[WORK INSTRUCTIONS]: Below are some entries. Output each one exactly as it appears.

Collection entries:
━━━━━━━━

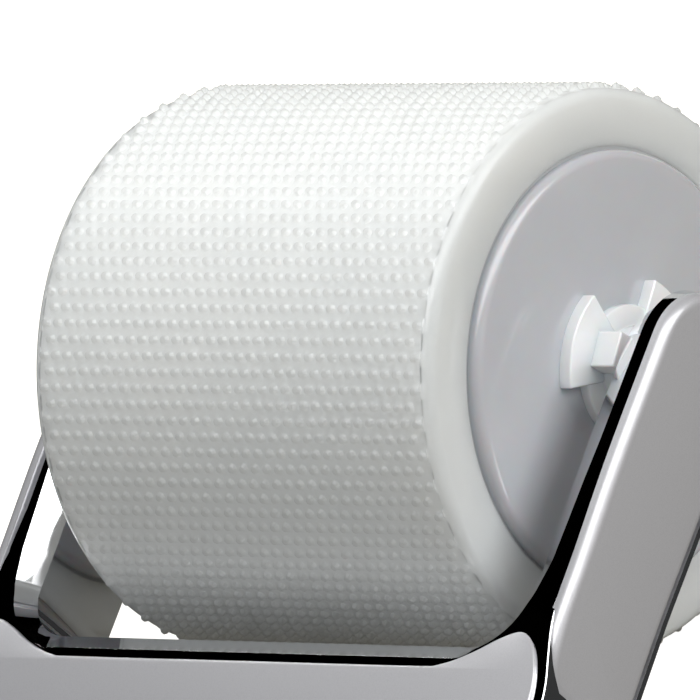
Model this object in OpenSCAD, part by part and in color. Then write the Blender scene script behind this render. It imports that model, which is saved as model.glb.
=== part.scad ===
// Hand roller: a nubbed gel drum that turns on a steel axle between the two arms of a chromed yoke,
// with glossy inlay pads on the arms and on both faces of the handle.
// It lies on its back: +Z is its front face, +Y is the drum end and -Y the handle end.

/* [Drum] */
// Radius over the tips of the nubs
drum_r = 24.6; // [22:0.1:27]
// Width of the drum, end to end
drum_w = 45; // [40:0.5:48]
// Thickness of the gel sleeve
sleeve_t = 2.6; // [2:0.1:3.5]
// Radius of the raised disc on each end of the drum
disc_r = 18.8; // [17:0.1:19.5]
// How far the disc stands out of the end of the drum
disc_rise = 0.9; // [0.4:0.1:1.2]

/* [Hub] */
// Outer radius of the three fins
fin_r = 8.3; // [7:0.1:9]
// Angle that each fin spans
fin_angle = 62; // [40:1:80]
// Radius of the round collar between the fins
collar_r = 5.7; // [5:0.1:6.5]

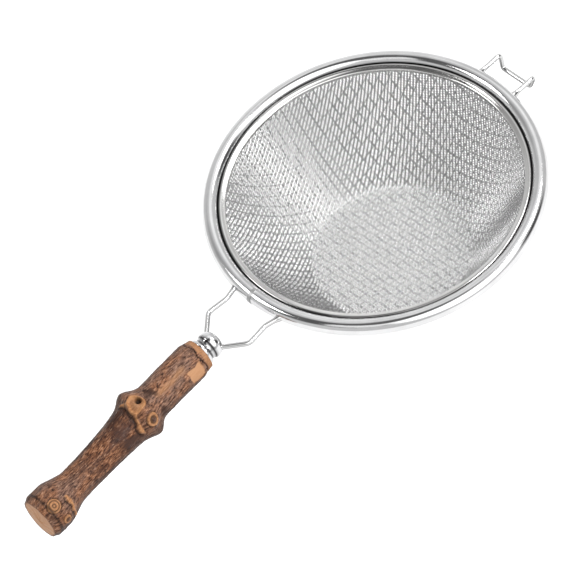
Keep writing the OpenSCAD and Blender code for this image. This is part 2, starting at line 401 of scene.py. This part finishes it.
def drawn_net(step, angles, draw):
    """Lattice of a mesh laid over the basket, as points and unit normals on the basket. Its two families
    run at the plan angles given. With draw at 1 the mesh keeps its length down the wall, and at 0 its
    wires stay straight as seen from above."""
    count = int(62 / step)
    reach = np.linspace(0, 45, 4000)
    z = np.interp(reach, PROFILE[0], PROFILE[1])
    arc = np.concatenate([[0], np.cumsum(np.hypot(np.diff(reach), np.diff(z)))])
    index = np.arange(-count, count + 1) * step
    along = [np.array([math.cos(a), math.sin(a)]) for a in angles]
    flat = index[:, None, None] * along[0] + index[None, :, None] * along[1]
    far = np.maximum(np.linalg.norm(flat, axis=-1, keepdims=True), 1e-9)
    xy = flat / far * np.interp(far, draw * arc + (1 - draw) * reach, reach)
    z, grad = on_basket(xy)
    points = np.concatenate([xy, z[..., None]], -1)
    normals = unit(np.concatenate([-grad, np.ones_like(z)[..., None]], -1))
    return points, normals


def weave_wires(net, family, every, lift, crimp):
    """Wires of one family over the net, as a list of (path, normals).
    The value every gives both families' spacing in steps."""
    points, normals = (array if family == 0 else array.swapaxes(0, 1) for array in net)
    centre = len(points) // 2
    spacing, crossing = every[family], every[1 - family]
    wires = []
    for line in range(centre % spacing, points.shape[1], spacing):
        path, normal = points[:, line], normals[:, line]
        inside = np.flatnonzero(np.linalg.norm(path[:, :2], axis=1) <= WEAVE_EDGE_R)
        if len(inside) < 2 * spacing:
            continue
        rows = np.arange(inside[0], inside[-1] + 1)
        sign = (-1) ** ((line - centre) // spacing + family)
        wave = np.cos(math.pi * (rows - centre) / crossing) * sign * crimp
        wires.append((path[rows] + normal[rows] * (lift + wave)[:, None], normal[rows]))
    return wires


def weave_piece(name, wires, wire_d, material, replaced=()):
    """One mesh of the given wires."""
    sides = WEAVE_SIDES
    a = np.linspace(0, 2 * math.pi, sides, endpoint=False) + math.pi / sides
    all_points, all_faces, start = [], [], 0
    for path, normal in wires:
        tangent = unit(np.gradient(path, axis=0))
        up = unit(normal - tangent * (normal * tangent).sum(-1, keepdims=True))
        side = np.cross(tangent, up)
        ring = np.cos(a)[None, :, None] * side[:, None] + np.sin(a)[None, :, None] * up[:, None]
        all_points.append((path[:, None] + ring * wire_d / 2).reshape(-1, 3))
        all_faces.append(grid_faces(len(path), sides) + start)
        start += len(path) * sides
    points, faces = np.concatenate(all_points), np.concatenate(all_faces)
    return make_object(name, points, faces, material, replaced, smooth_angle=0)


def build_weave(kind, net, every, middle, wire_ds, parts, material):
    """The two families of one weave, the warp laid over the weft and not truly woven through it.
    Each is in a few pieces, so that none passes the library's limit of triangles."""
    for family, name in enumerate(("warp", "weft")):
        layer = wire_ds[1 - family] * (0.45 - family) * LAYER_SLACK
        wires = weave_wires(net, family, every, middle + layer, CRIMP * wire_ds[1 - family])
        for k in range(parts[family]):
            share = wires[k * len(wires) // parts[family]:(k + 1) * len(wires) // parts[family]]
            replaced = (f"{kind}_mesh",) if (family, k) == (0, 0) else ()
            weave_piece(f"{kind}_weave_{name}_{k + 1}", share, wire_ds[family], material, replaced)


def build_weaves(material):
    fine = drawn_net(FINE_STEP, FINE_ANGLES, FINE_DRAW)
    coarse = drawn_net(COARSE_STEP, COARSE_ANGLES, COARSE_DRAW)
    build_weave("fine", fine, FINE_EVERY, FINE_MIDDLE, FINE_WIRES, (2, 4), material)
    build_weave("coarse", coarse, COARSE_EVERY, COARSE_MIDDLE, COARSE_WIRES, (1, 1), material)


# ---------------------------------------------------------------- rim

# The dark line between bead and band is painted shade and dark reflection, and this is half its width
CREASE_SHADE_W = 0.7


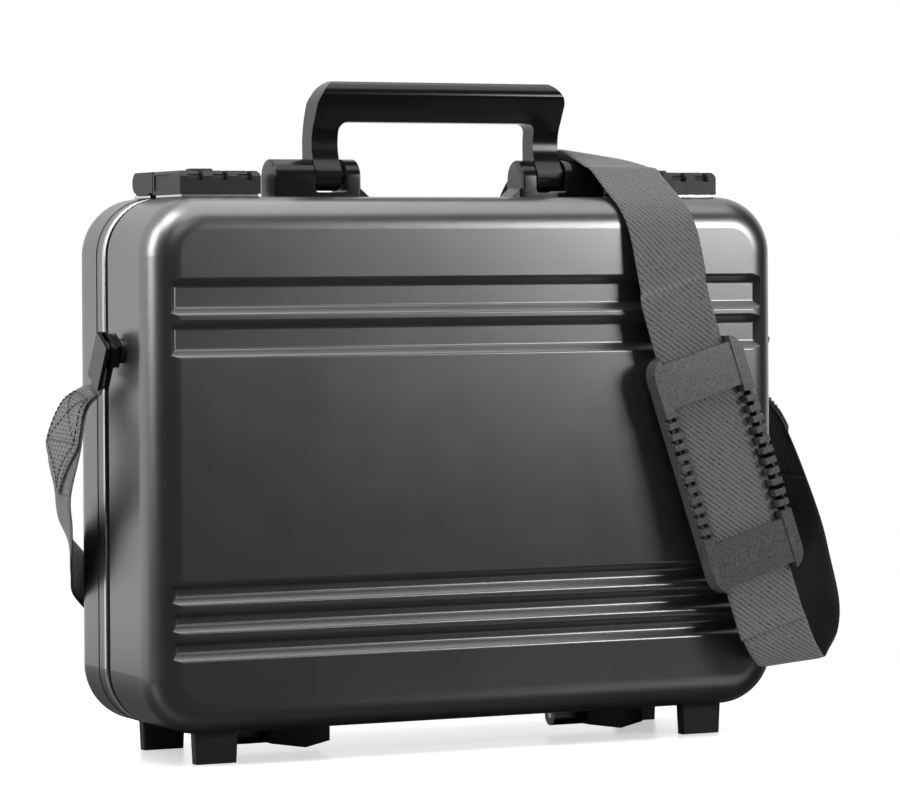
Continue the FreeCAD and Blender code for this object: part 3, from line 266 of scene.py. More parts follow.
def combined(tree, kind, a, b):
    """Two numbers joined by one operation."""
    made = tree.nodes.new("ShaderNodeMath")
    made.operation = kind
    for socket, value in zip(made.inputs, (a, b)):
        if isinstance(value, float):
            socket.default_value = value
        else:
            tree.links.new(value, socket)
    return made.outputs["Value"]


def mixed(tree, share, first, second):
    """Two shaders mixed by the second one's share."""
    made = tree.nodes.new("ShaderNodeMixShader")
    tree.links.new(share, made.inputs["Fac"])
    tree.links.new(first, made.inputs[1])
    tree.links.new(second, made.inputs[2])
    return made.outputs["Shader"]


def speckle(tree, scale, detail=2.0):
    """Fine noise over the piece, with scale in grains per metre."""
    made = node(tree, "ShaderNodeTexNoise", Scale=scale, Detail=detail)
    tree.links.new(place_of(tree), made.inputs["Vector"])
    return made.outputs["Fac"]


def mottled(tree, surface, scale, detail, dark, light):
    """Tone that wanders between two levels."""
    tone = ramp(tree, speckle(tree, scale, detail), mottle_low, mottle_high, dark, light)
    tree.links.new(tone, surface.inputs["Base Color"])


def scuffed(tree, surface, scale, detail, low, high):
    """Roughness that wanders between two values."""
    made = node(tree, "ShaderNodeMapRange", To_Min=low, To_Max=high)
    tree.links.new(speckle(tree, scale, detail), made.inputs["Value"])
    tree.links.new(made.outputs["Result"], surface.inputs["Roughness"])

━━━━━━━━

[TASK RESULT]:
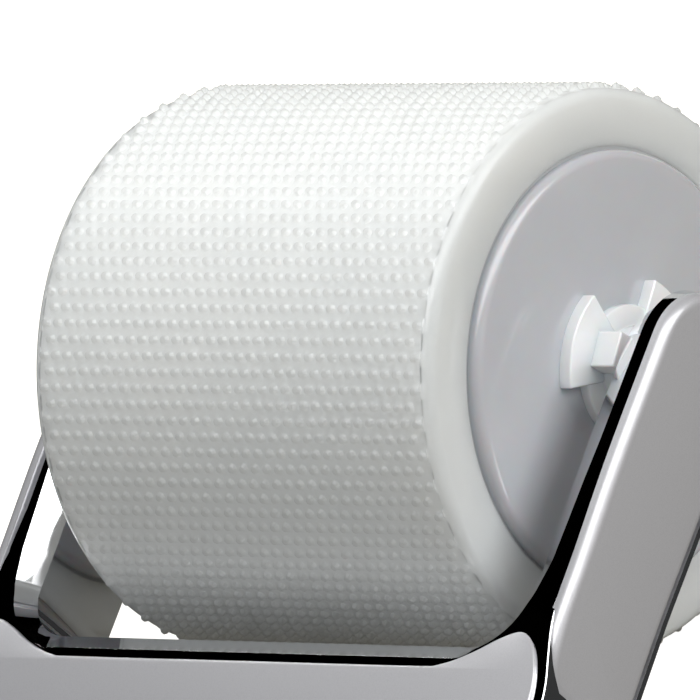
Model this object in OpenSCAD, part by part and in color. Then write the Blender scene script behind this render. It imports that model, which is saved as model.glb.
=== part.scad ===
// Hand roller: a nubbed gel drum that turns on a steel axle between the two arms of a chromed yoke,
// with glossy inlay pads on the arms and on both faces of the handle.
// It lies on its back: +Z is its front face, +Y is the drum end and -Y the handle end.

/* [Drum] */
// Radius over the tips of the nubs
drum_r = 24.6; // [22:0.1:27]
// Width of the drum, end to end
drum_w = 45; // [40:0.5:48]
// Thickness of the gel sleeve
sleeve_t = 2.6; // [2:0.1:3.5]
// Radius of the raised disc on each end of the drum
disc_r = 18.8; // [17:0.1:19.5]
// How far the disc stands out of the end of the drum
disc_rise = 0.9; // [0.4:0.1:1.2]

/* [Hub] */
// Outer radius of the three fins
fin_r = 8.3; // [7:0.1:9]
// Angle that each fin spans
fin_angle = 62; // [40:1:80]
// Radius of the round collar between the fins
collar_r = 5.7; // [5:0.1:6.5]

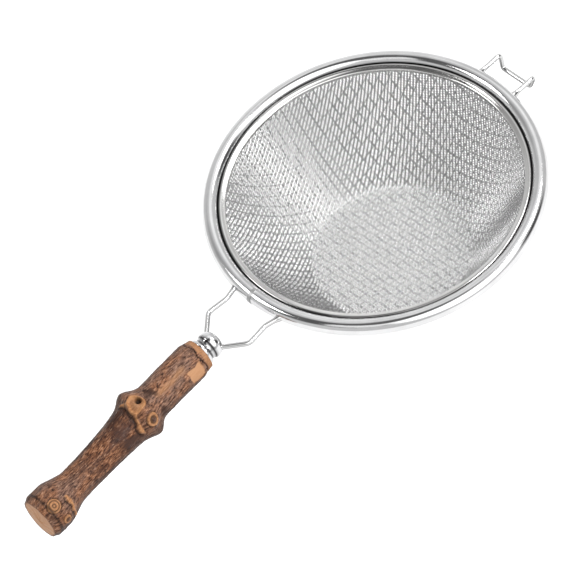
Keep writing the OpenSCAD and Blender code for this image. This is part 2, starting at line 401 of scene.py. This part finishes it.
def drawn_net(step, angles, draw):
    """Lattice of a mesh laid over the basket, as points and unit normals on the basket. Its two families
    run at the plan angles given. With draw at 1 the mesh keeps its length down the wall, and at 0 its
    wires stay straight as seen from above."""
    count = int(62 / step)
    reach = np.linspace(0, 45, 4000)
    z = np.interp(reach, PROFILE[0], PROFILE[1])
    arc = np.concatenate([[0], np.cumsum(np.hypot(np.diff(reach), np.diff(z)))])
    index = np.arange(-count, count + 1) * step
    along = [np.array([math.cos(a), math.sin(a)]) for a in angles]
    flat = index[:, None, None] * along[0] + index[None, :, None] * along[1]
    far = np.maximum(np.linalg.norm(flat, axis=-1, keepdims=True), 1e-9)
    xy = flat / far * np.interp(far, draw * arc + (1 - draw) * reach, reach)
    z, grad = on_basket(xy)
    points = np.concatenate([xy, z[..., None]], -1)
    normals = unit(np.concatenate([-grad, np.ones_like(z)[..., None]], -1))
    return points, normals


def weave_wires(net, family, every, lift, crimp):
    """Wires of one family over the net, as a list of (path, normals).
    The value every gives both families' spacing in steps."""
    points, normals = (array if family == 0 else array.swapaxes(0, 1) for array in net)
    centre = len(points) // 2
    spacing, crossing = every[family], every[1 - family]
    wires = []
    for line in range(centre % spacing, points.shape[1], spacing):
        path, normal = points[:, line], normals[:, line]
        inside = np.flatnonzero(np.linalg.norm(path[:, :2], axis=1) <= WEAVE_EDGE_R)
        if len(inside) < 2 * spacing:
            continue
        rows = np.arange(inside[0], inside[-1] + 1)
        sign = (-1) ** ((line - centre) // spacing + family)
        wave = np.cos(math.pi * (rows - centre) / crossing) * sign * crimp
        wires.append((path[rows] + normal[rows] * (lift + wave)[:, None], normal[rows]))
    return wires


def weave_piece(name, wires, wire_d, material, replaced=()):
    """One mesh of the given wires."""
    sides = WEAVE_SIDES
    a = np.linspace(0, 2 * math.pi, sides, endpoint=False) + math.pi / sides
    all_points, all_faces, start = [], [], 0
    for path, normal in wires:
        tangent = unit(np.gradient(path, axis=0))
        up = unit(normal - tangent * (normal * tangent).sum(-1, keepdims=True))
        side = np.cross(tangent, up)
        ring = np.cos(a)[None, :, None] * side[:, None] + np.sin(a)[None, :, None] * up[:, None]
        all_points.append((path[:, None] + ring * wire_d / 2).reshape(-1, 3))
        all_faces.append(grid_faces(len(path), sides) + start)
        start += len(path) * sides
    points, faces = np.concatenate(all_points), np.concatenate(all_faces)
    return make_object(name, points, faces, material, replaced, smooth_angle=0)


def build_weave(kind, net, every, middle, wire_ds, parts, material):
    """The two families of one weave, the warp laid over the weft and not truly woven through it.
    Each is in a few pieces, so that none passes the library's limit of triangles."""
    for family, name in enumerate(("warp", "weft")):
        layer = wire_ds[1 - family] * (0.45 - family) * LAYER_SLACK
        wires = weave_wires(net, family, every, middle + layer, CRIMP * wire_ds[1 - family])
        for k in range(parts[family]):
            share = wires[k * len(wires) // parts[family]:(k + 1) * len(wires) // parts[family]]
            replaced = (f"{kind}_mesh",) if (family, k) == (0, 0) else ()
            weave_piece(f"{kind}_weave_{name}_{k + 1}", share, wire_ds[family], material, replaced)


def build_weaves(material):
    fine = drawn_net(FINE_STEP, FINE_ANGLES, FINE_DRAW)
    coarse = drawn_net(COARSE_STEP, COARSE_ANGLES, COARSE_DRAW)
    build_weave("fine", fine, FINE_EVERY, FINE_MIDDLE, FINE_WIRES, (2, 4), material)
    build_weave("coarse", coarse, COARSE_EVERY, COARSE_MIDDLE, COARSE_WIRES, (1, 1), material)


# ---------------------------------------------------------------- rim

# The dark line between bead and band is painted shade and dark reflection, and this is half its width
CREASE_SHADE_W = 0.7


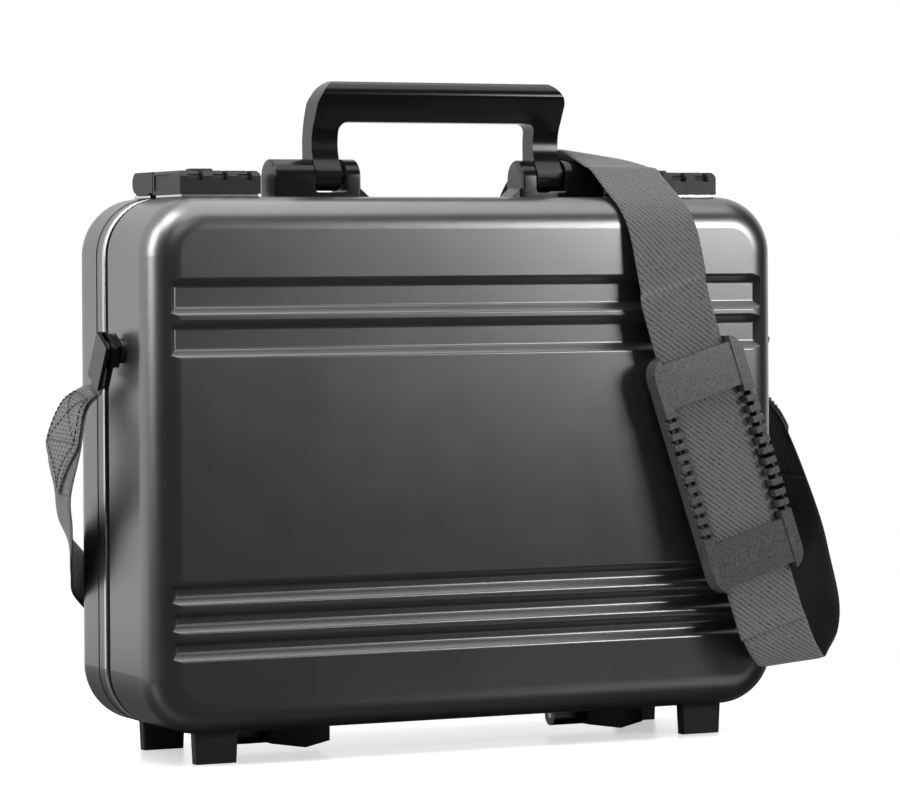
Continue the FreeCAD and Blender code for this object: part 3, from line 266 of scene.py. More parts follow.
def combined(tree, kind, a, b):
    """Two numbers joined by one operation."""
    made = tree.nodes.new("ShaderNodeMath")
    made.operation = kind
    for socket, value in zip(made.inputs, (a, b)):
        if isinstance(value, float):
            socket.default_value = value
        else:
            tree.links.new(value, socket)
    return made.outputs["Value"]


def mixed(tree, share, first, second):
    """Two shaders mixed by the second one's share."""
    made = tree.nodes.new("ShaderNodeMixShader")
    tree.links.new(share, made.inputs["Fac"])
    tree.links.new(first, made.inputs[1])
    tree.links.new(second, made.inputs[2])
    return made.outputs["Shader"]


def speckle(tree, scale, detail=2.0):
    """Fine noise over the piece, with scale in grains per metre."""
    made = node(tree, "ShaderNodeTexNoise", Scale=scale, Detail=detail)
    tree.links.new(place_of(tree), made.inputs["Vector"])
    return made.outputs["Fac"]


def mottled(tree, surface, scale, detail, dark, light):
    """Tone that wanders between two levels."""
    tone = ramp(tree, speckle(tree, scale, detail), mottle_low, mottle_high, dark, light)
    tree.links.new(tone, surface.inputs["Base Color"])


def scuffed(tree, surface, scale, detail, low, high):
    """Roughness that wanders between two values."""
    made = node(tree, "ShaderNodeMapRange", To_Min=low, To_Max=high)
    tree.links.new(speckle(tree, scale, detail), made.inputs["Value"])
    tree.links.new(made.outputs["Result"], surface.inputs["Roughness"])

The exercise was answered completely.